That fate can be examined through the lens of the 1948 UN Convention on the Prevention and Punishment of the Crime of Genocide [CPPCG]. One cannot retroactively charge persons with crimes before a statue exists as they had no way to know that they may be committing the crime. I mention this legal principle for the majority of this article focuses on legal and constitutional issues.
The CPPCG lists five crimes, any one of which is genocide. The policies and behaviors of European colonial administrations in various parts of the world amount to genocide committed upon the local original peoples, the initial immigrants. On the continent of Australia, British colonial administrations committed all of these crimes, a universal genocide. The multi-generational trauma this caused for the original peoples of Australia remains with them. The trauma of having been involved in these universal genocides also sits in the histories of the later colonists.
The original peoples of Australia resisted the European colonization.
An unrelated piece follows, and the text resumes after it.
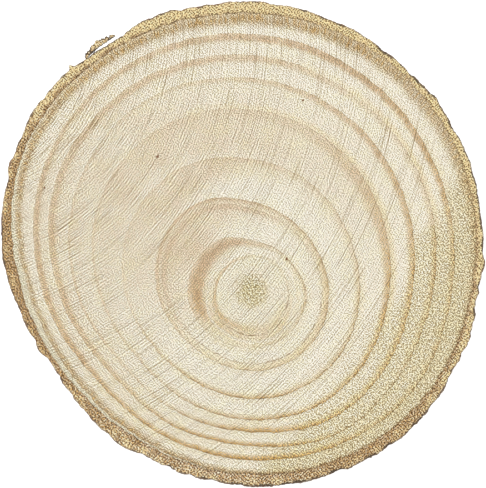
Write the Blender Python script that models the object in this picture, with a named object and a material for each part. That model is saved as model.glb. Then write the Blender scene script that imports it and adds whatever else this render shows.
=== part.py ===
# A round slice sawn across a young conifer log, with its bark grown on.
# It lies on its back face: +Z is up out of the sawn front, and the origin is under the middle of its box.
# Angles run anticlockwise from +X, seen from above, and every reach is measured from the pith.

import math

import bmesh
import bpy

MM = 0.001

# The saw cuts
THICKNESS = 10.0 * MM
ARRIS = 0.35 * MM  # the crumbled edge of the bark at both cuts

# Growth: how far from the pith each year's dark edge lies, in mm, every 30 degrees
RING_REACH_MM = (
    (7.4, 7.2, 7.2, 7.2, 7.2, 7.4, 7.7, 8.7, 8.8, 9.0, 9.0, 7.8),
    (10.8, 9.8, 9.8, 10.2, 12.0, 12.6, 12.8, 12.4, 11.8, 11.4, 11.4, 11.2),
    (15.4, 15.4, 16.2, 17.8, 20.6, 20.6, 19.0, 16.8, 15.9, 16.0, 16.0, 15.8),
    (21.6, 22.4, 24.4, 26.4, 28.4, 27.9, 25.5, 22.6, 21.4, 21.6, 21.8, 21.8),
    (27.5, 30.0, 33.4, 36.2, 37.4, 35.4, 30.8, 26.6, 25.6, 25.8, 26.4, 26.8),
    (32.1, 35.6, 39.6, 42.6, 43.6, 40.6, 35.2, 29.8, 28.4, 28.2, 30.0, 30.8),
    (36.2, 40.2, 43.8, 47.2, 47.6, 45.1, 38.7, 32.7, 31.2, 31.0, 33.2, 34.0),
    (40.0, 43.8, 48.2, 51.4, 51.6, 48.3, 41.9, 35.8, 33.9, 33.8, 35.4, 38.0),
)
RING_BAND = (0.7 * MM, 1.7 * MM, 1.0 * MM, 0.8 * MM, 1.0 * MM, 1.0 * MM, 1.1 * MM, 1.3 * MM)
RING_RISE = 0.2 * MM  # the hard dark wood stands this proud of the soft wood
RING_STEP = 0.25 * MM  # the sharp outer side of a dark band
WOOD_REACH_MM = (43.9, 49.0, 53.4, 55.5, 55.5, 53.2, 45.9, 39.8, 36.9, 36.6, 38.0, 40.6)
PITH_RADIUS = 2.4 * MM
PITH_DEPTH = 0.3 * MM

# Bark: its outer edge, in mm, every 10 degrees
BARK_REACH_MM = (
    (45.5, 47.1, 48.7, 50.6, 52.2, 53.6, 54.9, 56.2, 57.3, 58.1, 57.9, 58.4)
    + (57.3, 57.3, 56.8, 54.9, 52.9, 51.1, 48.1, 45.4, 42.9, 41.7, 41.0, 40.6)
    + (39.2, 39.2, 38.9, 39.3, 39.6, 39.9, 40.5, 41.4, 42.3, 43.0, 43.7, 44.7)
)
# Local lumps, chips and hollows of that edge: at degrees, half width in degrees, height in mm
BARK_LUMPS = (
    (7.0, 3.0, 0.5),
    (25.5, 3.0, 0.35),
    (46.5, 2.2, 0.6),
    (99.0, 1.5, 0.3),
    (106.0, 2.0, 0.2),
    (121.3, 3.2, 1.5),
    (129.0, 1.5, 0.8),
    (144.0, 3.0, -0.2),
    (153.0, 3.5, 0.35),
    (196.0, 3.0, 0.4),
    (201.0, 2.5, -0.2),
    (299.0, 2.5, 0.25),
    (339.0, 2.5, -0.45),
    (348.0, 4.0, 0.3),
    (357.0, 3.0, -0.5),
)
BARK_GROOVE = 0.12 * MM  # the hollow line where wood meets bark
FURROW_DEPTH = 0.6 * MM
FURROW_AT_CUT = 0.35  # the share of that depth left at the two cut faces
SCALES_ROUND = 41  # bark scales counted round the log
SCALE_HEIGHT = 5.5 * MM

# How finely the disc is divided, from the pith outwards
CORE_STEPS = 48
WOOD_STEPS = 96
BARK_STEPS = 192
CORE_RINGS = 3  # the rings that the core division covers
WALL_LEVELS = (0.22, 0.36, 0.5, 0.64, 0.78)  # shares of the thickness, between the two arrises

WOOD_COLOUR = (0.79, 0.66, 0.45, 1.0)


def clear_scene():
    for thing in list(bpy.data.objects):
        bpy.data.objects.remove(thing, do_unlink=True)


def around(readings, angle):
    """A smooth closed curve through readings spaced evenly round the pith, in metres."""
    place = angle / math.tau * len(readings)
    first = math.floor(place)
    t = place - first
    a, b, c, d = (readings[(first + step) % len(readings)] for step in (-1, 0, 1, 2))
    bend = (c - a) + t * (2 * a - 5 * b + 4 * c - d + t * (3 * (b - c) + d - a))
    return (b + 0.5 * t * bend) * MM


def lumps(angle):
    """What the chips and lumps of the bark add to its reach."""
    total = 0.0
    for at, half_width, height in BARK_LUMPS:
        off = (math.degrees(angle) - at + 180.0) % 360.0 - 180.0
        if abs(off) < half_width:
            total += height * MM * math.cos(0.5 * math.pi * off / half_width) ** 2
    return total


def bark_edge(angle):
    """The bark's reach, before its furrows are cut in."""
    return around(BARK_REACH_MM, angle) + lumps(angle)


def furrow(angle, height):
    """How deep the bark is split here: upright furrows between scales, and short cracks across them."""
    drift = 0.09 * math.sin(3 * angle + 1.1) + 0.05 * math.sin(7 * angle + 0.4)
    slant = 0.03 * math.sin(5 * angle + 2.0) * height / THICKNESS
    place = SCALES_ROUND * (angle + drift + slant) / math.tau
    upright = math.cos(math.pi * place) ** 6
    stagger = 2.4 * math.floor(place + 0.5)
    across = max(0.0, math.cos(math.tau * height / SCALE_HEIGHT + stagger)) ** 5
    fade = FURROW_AT_CUT + (1.0 - FURROW_AT_CUT) * math.sin(math.pi * height / THICKNESS)
    return FURROW_DEPTH * fade * max(upright, 0.6 * across)


def loop(bm, steps, reach, height):
    """One closed loop of vertices; reach(angle) is its distance from the pith."""
    angles = [math.tau * step / steps for step in range(steps)]
    return [bm.verts.new((reach(a) * math.cos(a), reach(a) * math.sin(a), height)) for a in angles]


def join(bm, inner, outer):
    """A band of faces between two loops; the outer one may have twice the vertices."""
    count = len(inner)
    double = len(outer) == 2 * count
    for i in range(count):
        a = inner[i]
        b = inner[(i + 1) % count]
        if double:
            c = outer[2 * i]
            middle = outer[2 * i + 1]
            d = outer[(2 * i + 2) % len(outer)]
            bm.faces.new((a, c, middle))
            bm.faces.new((a, middle, b))
            bm.faces.new((b, middle, d))
        else:
            c = outer[i]
            d = outer[(i + 1) % count]
            bm.faces.new((a, c, d, b))


def fan(bm, hub, rim, upward):
    count = len(rim)
    for i in range(count):
        a, b = rim[i], rim[(i + 1) % count]
        bm.faces.new((hub, a, b) if upward else (hub, b, a))


def front_loops(bm):
    """The sawn front from the pith to the bark: a hollow pith, then one raised dark band a year."""
    top = THICKNESS
    loops = [loop(bm, CORE_STEPS, lambda angle: 0.5 * PITH_RADIUS, top - PITH_DEPTH)]
    loops.append(loop(bm, CORE_STEPS, lambda angle: PITH_RADIUS, top))
    for number, readings in enumerate(RING_REACH_MM):
        steps = CORE_STEPS if number < CORE_RINGS else WOOD_STEPS
        band = RING_BAND[number]
        loops.append(loop(bm, steps, lambda angle: around(readings, angle) - band, top))
        crest = top + RING_RISE
        loops.append(loop(bm, steps, lambda angle: around(readings, angle) - 0.3 * band, crest))
        loops.append(loop(bm, steps, lambda angle: around(readings, angle) + RING_STEP, top))
    loops.append(loop(bm, WOOD_STEPS, lambda angle: around(WOOD_REACH_MM, angle) - RING_STEP, top))
    loops.append(loop(bm, BARK_STEPS, lambda angle: around(WOOD_REACH_MM, angle), top - BARK_GROOVE))
    return loops


def bark_loops(bm):
    """The bark from the front arris down its furrowed wall to the back arris."""
    levels = [ARRIS] + [share * THICKNESS for share in WALL_LEVELS] + [THICKNESS - ARRIS]
    front = loop(bm, BARK_STEPS, lambda angle: bark_edge(angle) - ARRIS, THICKNESS)
    wall = [front]
    for height in reversed(levels):
        wall.append(loop(bm, BARK_STEPS, lambda angle: bark_edge(angle) - furrow(angle, height), height))
    wall.append(loop(bm, BARK_STEPS, lambda angle: bark_edge(angle) - ARRIS - furrow(angle, 0.0), 0.0))
    return wall


def slice_mesh():
    bm = bmesh.new()
    loops = front_loops(bm) + bark_loops(bm)
    hub = bm.verts.new((0.0, 0.0, THICKNESS - PITH_DEPTH))
    back_hub = bm.verts.new((0.0, 0.0, 0.0))
    fan(bm, hub, loops[0], upward=True)
    for inner, outer in zip(loops, loops[1:]):
        join(bm, inner, outer)
    fan(bm, back_hub, loops[-1], upward=False)
    bmesh.ops.triangulate(bm, faces=bm.faces[:])
    bmesh.ops.recalc_face_normals(bm, faces=bm.faces[:])
    centre_on_box(bm)
    mesh = bpy.data.meshes.new("wood_slice")
    bm.to_mesh(mesh)
    bm.free()
    return mesh


def centre_on_box(bm):
    """Moves the disc so that the middle of its box stands over the origin."""
    middles = []
    for axis in (0, 1):
        values = [vert.co[axis] for vert in bm.verts]
        middles.append(0.5 * (min(values) + max(values)))
    bmesh.ops.translate(bm, verts=bm.verts[:], vec=(-middles[0], -middles[1], 0.0))


def wood_material():
    material = bpy.data.materials.new("wood")
    material.use_nodes = True
    shader = material.node_tree.nodes["Principled BSDF"]
    shader.inputs["Base Color"].default_value = WOOD_COLOUR
    shader.inputs["Roughness"].default_value = 0.8
    shader.inputs["Metallic"].default_value = 0.0
    return material


def make_slice():
    mesh = slice_mesh()
    mesh.materials.append(wood_material())
    thing = bpy.data.objects.new("wood_slice", mesh)
    bpy.context.scene.collection.objects.link(thing)
    return thing


clear_scene()
make_slice()
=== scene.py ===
import math

import bpy
import numpy as np
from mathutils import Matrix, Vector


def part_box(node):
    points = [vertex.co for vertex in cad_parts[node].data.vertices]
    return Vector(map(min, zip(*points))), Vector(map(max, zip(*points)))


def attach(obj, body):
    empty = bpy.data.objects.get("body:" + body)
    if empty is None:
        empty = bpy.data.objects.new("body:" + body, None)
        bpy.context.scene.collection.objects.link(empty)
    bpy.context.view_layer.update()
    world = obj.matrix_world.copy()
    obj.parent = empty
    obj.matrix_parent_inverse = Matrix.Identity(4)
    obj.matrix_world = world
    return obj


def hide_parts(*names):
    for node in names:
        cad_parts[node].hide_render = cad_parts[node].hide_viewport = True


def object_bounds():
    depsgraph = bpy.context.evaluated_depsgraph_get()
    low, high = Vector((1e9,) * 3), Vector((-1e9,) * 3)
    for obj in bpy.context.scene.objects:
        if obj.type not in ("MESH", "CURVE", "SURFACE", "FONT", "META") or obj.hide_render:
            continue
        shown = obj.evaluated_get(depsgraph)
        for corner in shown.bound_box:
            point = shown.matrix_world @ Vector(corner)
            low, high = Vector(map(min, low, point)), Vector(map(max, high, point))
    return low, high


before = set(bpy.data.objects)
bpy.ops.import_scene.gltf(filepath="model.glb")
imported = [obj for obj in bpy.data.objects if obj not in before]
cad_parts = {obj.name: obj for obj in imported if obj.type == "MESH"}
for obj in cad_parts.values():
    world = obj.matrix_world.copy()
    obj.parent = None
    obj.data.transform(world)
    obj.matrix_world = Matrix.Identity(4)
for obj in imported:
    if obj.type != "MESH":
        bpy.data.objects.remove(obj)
cadLow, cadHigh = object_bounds()
mm = 0.001
print("frame loaded")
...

Their attempts to engage with the British colonial states and then the independent Commonwealth of Australia and its States are well documented. Those attempts have been repeatedly denied by governments. At least one government institution to facilitate political engagement, ATSIC, was created and then destroyed. Still, Australian indigenous peoples struggle for lasting political engagement with the foreign government which was created to administer the lands of their ancestors without their consultation.
Recognition of the humanity, cultural richness and knowledge of first peoples has been made worldwide. The upcoming constitutional referendum in Australia is a carefully, well crafted opportunity for the electorate to continue this process.
Introduction
On October 14th, 2023, Australian citizens will have their first opportunity since 1999 to participate in a vote which could alter their nation's constitution. This article provides a collection of resources and an overview of the legal consequences for the current and future Australian governments should the vote be passed. Should Australians reject the proposal, it will be added to the long list of rejected proposals for constitutional change which document the history of their direct involvement in their democracy. A No vote will add no responsibility, burden, nor honor to Australia's parliamentarians or government. Should the proposal pass the "double majority" test for Australian constitutional change the legal onus which will be added to parliamentarians is effectively nil. To the government of the day, they will have another lobby group to which they can choose to listen. To the public service they will need to maintain a register and provide the level of support to a body to be created entirely according to legislation passed by the government.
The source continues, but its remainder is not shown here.